Pietro Sermonti: «La nuova legge sul cinema è una feroce vendetta ideologica»

Anche l'attore ha criticato la riforma del tax credit, partendo dalla contestata puntata di Porta a Porta sul tema
pietro sermontiCr. Antonio Masiello/Getty Images

L’ultima puntata di Porta a Porta ha sollevato un vespaio. Dopo le parole di ANICA, APA e CNA-Cinema, molti altri stanno criticando la derubricazione a lamentele la situazione legata alla nuova legge sul cinema e il tax credit: allarmi sono stati lanciati nel corso degli ultimi mesi da diverse associazioni e di nuovo dal palco di Venezia 81 da Nanni Moretti, che ha invitato a protestare duramente.

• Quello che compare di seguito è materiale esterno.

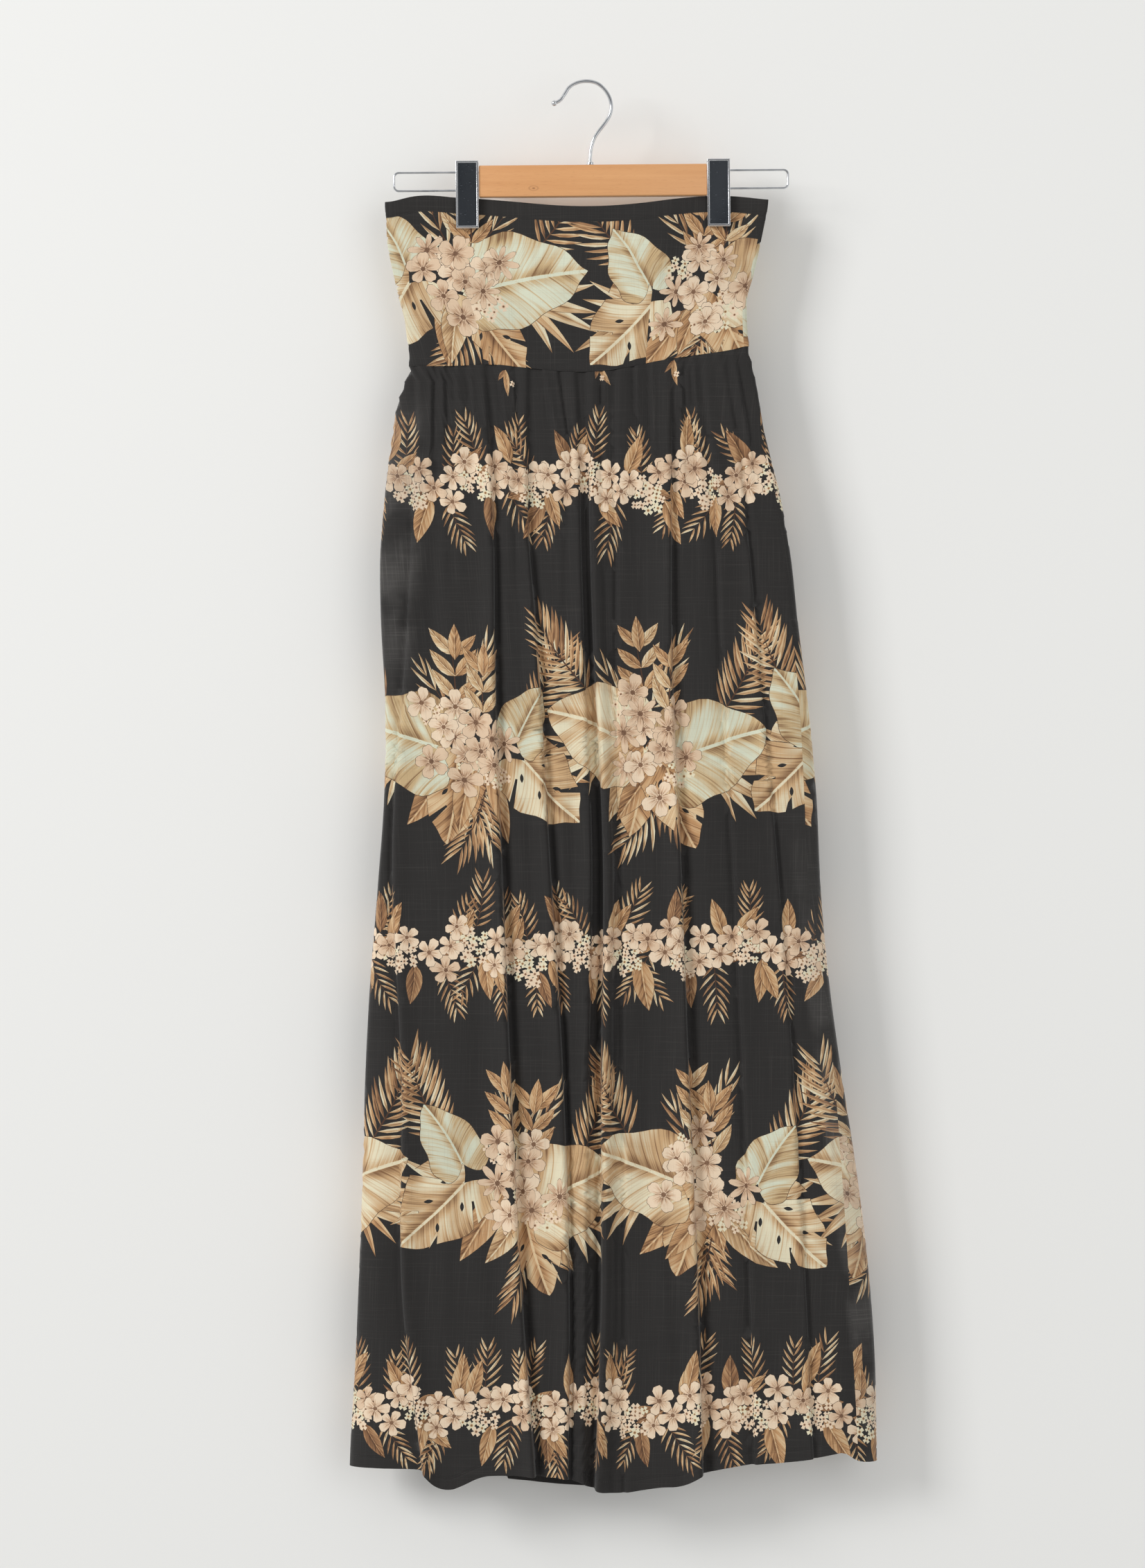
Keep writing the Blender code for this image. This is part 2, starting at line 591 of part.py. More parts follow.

Ha risposto presente alla “chiamata” Pietro Sermonti, attore e parte dell’associazione Unita.

«Chi fa cinema non è un pittore o un poeta che crea da solo in casa, servono i mezzi – ha detto in un’intervista a La Stampa – Il problema del tax credit è che viene mal raccontato come fosse un modo per dare soldi a chi già ce l’ha, invece è un problema economico bello grosso, una tragedia per migliaia di persone che fanno cinema e per le loro famiglie».

L’attore, noto per aver interpretato Stanis La Rochelle nella serie Boris e di recente protagonista anche di Gigolò per caso e della seconda stagione di Sono Lillo, punta il dito contro la puntata di Porta a Porta: «Raccontare che i soldi pubblici servono a comprare l’auto a un regista o le piscine agli attori non è solo falso, è volgare». La legge sul cinema andava riformata, ma «in questa nuova legge non c’è nulla di lucido, solo una feroce vendetta ideologica».

Come sottolineato di recente anche dal CEO di Minerva Pictures Gianluca Curti, anche per Pietro Sermonti la riforma del cinema «toglie la libertà a piccoli e medi produttori e la possibilità di far emergere voci nuove, sconosciute, selvagge». E ancora: «Si fa un gran parlare di chi saranno i nomi delle nuove commissioni. Sangiuliano fece una commissione di 14 uomini e una sola donna, non commento neanche, mi auguro che Giuli ne faccia una con almeno metà donne e metà uomini».

Il punto, per l’attore, è che «non si parla dei fondi che queste nuove eminenze gestiranno: 52 milioni. Con questi soldi si finanziano tipo 7 film, ma io da spettatore italiano ho bisogno di vedere l0opera prima che di una giovane regista sconosciuta di provincia che ha una visione, una storia e propone dei volti nuovi, e non può già avere dietro una distribuzione e una serie di altre cose». Tema toccato anche dalla regista Maura Delpero a Venezia, ritirando il Leone d’argento per Vermiglio e sottolineando che senza fondi pubblici quel film non sarebbe esistito – e ora, invece, ha trovato anche una distribuzione negli Stati Uniti.